Repeat each line exactly, leaving nothing out.
□ □ □ □
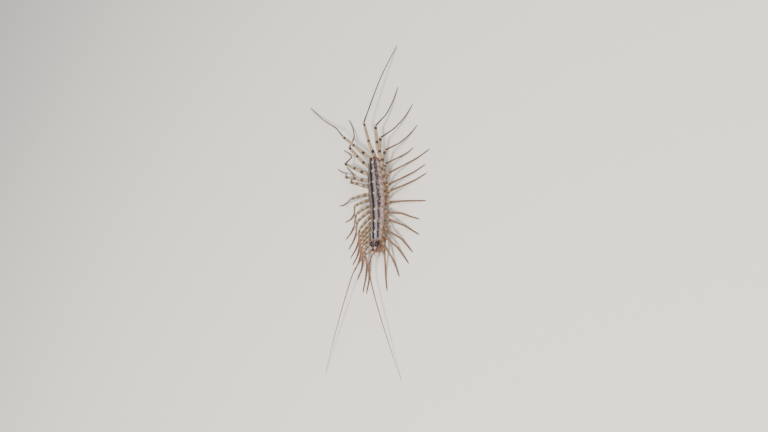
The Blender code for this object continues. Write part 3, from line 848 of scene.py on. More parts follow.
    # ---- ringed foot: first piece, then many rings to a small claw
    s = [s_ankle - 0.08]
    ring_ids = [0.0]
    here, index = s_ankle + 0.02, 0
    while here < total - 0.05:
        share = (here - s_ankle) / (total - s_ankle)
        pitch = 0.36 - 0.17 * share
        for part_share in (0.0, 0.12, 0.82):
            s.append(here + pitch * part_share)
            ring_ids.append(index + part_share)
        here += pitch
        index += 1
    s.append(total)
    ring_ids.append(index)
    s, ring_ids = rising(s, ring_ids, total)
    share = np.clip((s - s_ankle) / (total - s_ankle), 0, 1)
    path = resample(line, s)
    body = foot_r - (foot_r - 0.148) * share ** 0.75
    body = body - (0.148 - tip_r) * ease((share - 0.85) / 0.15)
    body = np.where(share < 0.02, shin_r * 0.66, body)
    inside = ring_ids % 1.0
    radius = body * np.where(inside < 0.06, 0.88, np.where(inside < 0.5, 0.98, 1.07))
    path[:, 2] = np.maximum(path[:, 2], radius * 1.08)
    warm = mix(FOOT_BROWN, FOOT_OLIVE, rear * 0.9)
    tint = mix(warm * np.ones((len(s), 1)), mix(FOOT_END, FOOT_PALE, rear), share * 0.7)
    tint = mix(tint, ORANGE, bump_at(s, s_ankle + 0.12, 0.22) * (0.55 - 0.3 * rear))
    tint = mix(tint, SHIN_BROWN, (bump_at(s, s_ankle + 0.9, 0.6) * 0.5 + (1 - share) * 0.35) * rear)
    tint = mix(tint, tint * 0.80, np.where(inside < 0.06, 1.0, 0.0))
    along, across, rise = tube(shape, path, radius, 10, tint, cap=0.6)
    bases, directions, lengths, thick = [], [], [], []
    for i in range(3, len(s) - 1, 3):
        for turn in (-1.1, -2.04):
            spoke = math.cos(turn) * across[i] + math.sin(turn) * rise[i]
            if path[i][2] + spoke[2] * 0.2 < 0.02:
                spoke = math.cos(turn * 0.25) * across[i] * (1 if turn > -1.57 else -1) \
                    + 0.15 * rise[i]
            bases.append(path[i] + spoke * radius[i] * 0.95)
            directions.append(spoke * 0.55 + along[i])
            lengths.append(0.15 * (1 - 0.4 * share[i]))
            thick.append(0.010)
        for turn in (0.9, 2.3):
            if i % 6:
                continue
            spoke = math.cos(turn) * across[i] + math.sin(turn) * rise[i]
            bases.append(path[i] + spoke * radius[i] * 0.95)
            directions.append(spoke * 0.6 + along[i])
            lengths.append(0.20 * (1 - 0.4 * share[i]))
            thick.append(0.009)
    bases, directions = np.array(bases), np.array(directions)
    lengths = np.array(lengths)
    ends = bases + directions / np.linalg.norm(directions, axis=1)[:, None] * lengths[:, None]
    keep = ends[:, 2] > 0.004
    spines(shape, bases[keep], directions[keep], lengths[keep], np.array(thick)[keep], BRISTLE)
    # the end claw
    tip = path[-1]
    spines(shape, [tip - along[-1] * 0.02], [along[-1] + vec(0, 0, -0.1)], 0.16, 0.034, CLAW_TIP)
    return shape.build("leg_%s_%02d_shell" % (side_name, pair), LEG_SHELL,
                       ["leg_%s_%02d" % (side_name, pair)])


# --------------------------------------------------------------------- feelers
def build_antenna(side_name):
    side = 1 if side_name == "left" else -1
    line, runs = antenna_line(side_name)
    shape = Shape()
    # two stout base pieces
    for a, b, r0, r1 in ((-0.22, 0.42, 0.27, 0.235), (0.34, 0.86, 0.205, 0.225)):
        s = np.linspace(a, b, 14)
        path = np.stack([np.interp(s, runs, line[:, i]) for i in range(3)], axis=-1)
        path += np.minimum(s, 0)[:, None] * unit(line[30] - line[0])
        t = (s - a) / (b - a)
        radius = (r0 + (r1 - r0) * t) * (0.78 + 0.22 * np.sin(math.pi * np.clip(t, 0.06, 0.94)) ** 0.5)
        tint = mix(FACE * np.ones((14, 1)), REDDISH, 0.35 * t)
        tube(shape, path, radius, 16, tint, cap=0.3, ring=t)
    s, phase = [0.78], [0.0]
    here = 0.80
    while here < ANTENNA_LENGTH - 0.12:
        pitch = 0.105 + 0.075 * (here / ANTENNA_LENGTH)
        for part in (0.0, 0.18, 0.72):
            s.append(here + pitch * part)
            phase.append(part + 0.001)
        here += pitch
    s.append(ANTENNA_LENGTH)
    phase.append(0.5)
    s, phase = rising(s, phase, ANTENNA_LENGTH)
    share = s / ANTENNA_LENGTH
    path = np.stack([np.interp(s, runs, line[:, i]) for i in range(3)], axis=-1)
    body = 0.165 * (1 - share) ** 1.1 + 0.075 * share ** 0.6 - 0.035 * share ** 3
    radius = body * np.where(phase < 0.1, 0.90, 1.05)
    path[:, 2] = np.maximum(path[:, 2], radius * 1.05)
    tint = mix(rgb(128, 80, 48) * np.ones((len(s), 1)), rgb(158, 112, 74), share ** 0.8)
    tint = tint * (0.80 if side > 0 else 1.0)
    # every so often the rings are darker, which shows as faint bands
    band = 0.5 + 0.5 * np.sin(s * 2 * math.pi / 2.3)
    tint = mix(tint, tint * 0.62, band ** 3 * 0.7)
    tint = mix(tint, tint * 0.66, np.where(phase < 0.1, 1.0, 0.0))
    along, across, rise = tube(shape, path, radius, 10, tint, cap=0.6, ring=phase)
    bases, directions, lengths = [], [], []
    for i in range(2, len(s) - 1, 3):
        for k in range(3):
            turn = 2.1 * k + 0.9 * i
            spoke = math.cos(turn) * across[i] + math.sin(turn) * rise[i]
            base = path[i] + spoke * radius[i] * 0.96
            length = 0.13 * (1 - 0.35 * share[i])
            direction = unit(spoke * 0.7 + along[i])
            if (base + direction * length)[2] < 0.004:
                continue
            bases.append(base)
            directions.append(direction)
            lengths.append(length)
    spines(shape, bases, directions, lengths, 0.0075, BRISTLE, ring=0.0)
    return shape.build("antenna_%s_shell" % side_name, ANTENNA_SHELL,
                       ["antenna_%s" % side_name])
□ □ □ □
▸ **RESULT BELOW**:
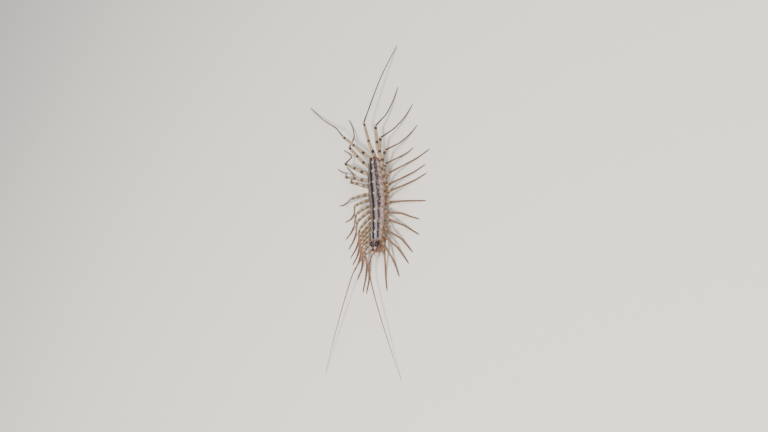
The Blender code for this object continues. Write part 3, from line 848 of scene.py on. More parts follow.
    # ---- ringed foot: first piece, then many rings to a small claw
    s = [s_ankle - 0.08]
    ring_ids = [0.0]
    here, index = s_ankle + 0.02, 0
    while here < total - 0.05:
        share = (here - s_ankle) / (total - s_ankle)
        pitch = 0.36 - 0.17 * share
        for part_share in (0.0, 0.12, 0.82):
            s.append(here + pitch * part_share)
            ring_ids.append(index + part_share)
        here += pitch
        index += 1
    s.append(total)
    ring_ids.append(index)
    s, ring_ids = rising(s, ring_ids, total)
    share = np.clip((s - s_ankle) / (total - s_ankle), 0, 1)
    path = resample(line, s)
    body = foot_r - (foot_r - 0.148) * share ** 0.75
    body = body - (0.148 - tip_r) * ease((share - 0.85) / 0.15)
    body = np.where(share < 0.02, shin_r * 0.66, body)
    inside = ring_ids % 1.0
    radius = body * np.where(inside < 0.06, 0.88, np.where(inside < 0.5, 0.98, 1.07))
    path[:, 2] = np.maximum(path[:, 2], radius * 1.08)
    warm = mix(FOOT_BROWN, FOOT_OLIVE, rear * 0.9)
    tint = mix(warm * np.ones((len(s), 1)), mix(FOOT_END, FOOT_PALE, rear), share * 0.7)
    tint = mix(tint, ORANGE, bump_at(s, s_ankle + 0.12, 0.22) * (0.55 - 0.3 * rear))
    tint = mix(tint, SHIN_BROWN, (bump_at(s, s_ankle + 0.9, 0.6) * 0.5 + (1 - share) * 0.35) * rear)
    tint = mix(tint, tint * 0.80, np.where(inside < 0.06, 1.0, 0.0))
    along, across, rise = tube(shape, path, radius, 10, tint, cap=0.6)
    bases, directions, lengths, thick = [], [], [], []
    for i in range(3, len(s) - 1, 3):
        for turn in (-1.1, -2.04):
            spoke = math.cos(turn) * across[i] + math.sin(turn) * rise[i]
            if path[i][2] + spoke[2] * 0.2 < 0.02:
                spoke = math.cos(turn * 0.25) * across[i] * (1 if turn > -1.57 else -1) \
                    + 0.15 * rise[i]
            bases.append(path[i] + spoke * radius[i] * 0.95)
            directions.append(spoke * 0.55 + along[i])
            lengths.append(0.15 * (1 - 0.4 * share[i]))
            thick.append(0.010)
        for turn in (0.9, 2.3):
            if i % 6:
                continue
            spoke = math.cos(turn) * across[i] + math.sin(turn) * rise[i]
            bases.append(path[i] + spoke * radius[i] * 0.95)
            directions.append(spoke * 0.6 + along[i])
            lengths.append(0.20 * (1 - 0.4 * share[i]))
            thick.append(0.009)
    bases, directions = np.array(bases), np.array(directions)
    lengths = np.array(lengths)
    ends = bases + directions / np.linalg.norm(directions, axis=1)[:, None] * lengths[:, None]
    keep = ends[:, 2] > 0.004
    spines(shape, bases[keep], directions[keep], lengths[keep], np.array(thick)[keep], BRISTLE)
    # the end claw
    tip = path[-1]
    spines(shape, [tip - along[-1] * 0.02], [along[-1] + vec(0, 0, -0.1)], 0.16, 0.034, CLAW_TIP)
    return shape.build("leg_%s_%02d_shell" % (side_name, pair), LEG_SHELL,
                       ["leg_%s_%02d" % (side_name, pair)])


# --------------------------------------------------------------------- feelers
def build_antenna(side_name):
    side = 1 if side_name == "left" else -1
    line, runs = antenna_line(side_name)
    shape = Shape()
    # two stout base pieces
    for a, b, r0, r1 in ((-0.22, 0.42, 0.27, 0.235), (0.34, 0.86, 0.205, 0.225)):
        s = np.linspace(a, b, 14)
        path = np.stack([np.interp(s, runs, line[:, i]) for i in range(3)], axis=-1)
        path += np.minimum(s, 0)[:, None] * unit(line[30] - line[0])
        t = (s - a) / (b - a)
        radius = (r0 + (r1 - r0) * t) * (0.78 + 0.22 * np.sin(math.pi * np.clip(t, 0.06, 0.94)) ** 0.5)
        tint = mix(FACE * np.ones((14, 1)), REDDISH, 0.35 * t)
        tube(shape, path, radius, 16, tint, cap=0.3, ring=t)
    s, phase = [0.78], [0.0]
    here = 0.80
    while here < ANTENNA_LENGTH - 0.12:
        pitch = 0.105 + 0.075 * (here / ANTENNA_LENGTH)
        for part in (0.0, 0.18, 0.72):
            s.append(here + pitch * part)
            phase.append(part + 0.001)
        here += pitch
    s.append(ANTENNA_LENGTH)
    phase.append(0.5)
    s, phase = rising(s, phase, ANTENNA_LENGTH)
    share = s / ANTENNA_LENGTH
    path = np.stack([np.interp(s, runs, line[:, i]) for i in range(3)], axis=-1)
    body = 0.165 * (1 - share) ** 1.1 + 0.075 * share ** 0.6 - 0.035 * share ** 3
    radius = body * np.where(phase < 0.1, 0.90, 1.05)
    path[:, 2] = np.maximum(path[:, 2], radius * 1.05)
    tint = mix(rgb(128, 80, 48) * np.ones((len(s), 1)), rgb(158, 112, 74), share ** 0.8)
    tint = tint * (0.80 if side > 0 else 1.0)
    # every so often the rings are darker, which shows as faint bands
    band = 0.5 + 0.5 * np.sin(s * 2 * math.pi / 2.3)
    tint = mix(tint, tint * 0.62, band ** 3 * 0.7)
    tint = mix(tint, tint * 0.66, np.where(phase < 0.1, 1.0, 0.0))
    along, across, rise = tube(shape, path, radius, 10, tint, cap=0.6, ring=phase)
    bases, directions, lengths = [], [], []
    for i in range(2, len(s) - 1, 3):
        for k in range(3):
            turn = 2.1 * k + 0.9 * i
            spoke = math.cos(turn) * across[i] + math.sin(turn) * rise[i]
            base = path[i] + spoke * radius[i] * 0.96
            length = 0.13 * (1 - 0.35 * share[i])
            direction = unit(spoke * 0.7 + along[i])
            if (base + direction * length)[2] < 0.004:
                continue
            bases.append(base)
            directions.append(direction)
            lengths.append(length)
    spines(shape, bases, directions, lengths, 0.0075, BRISTLE, ring=0.0)
    return shape.build("antenna_%s_shell" % side_name, ANTENNA_SHELL,
                       ["antenna_%s" % side_name])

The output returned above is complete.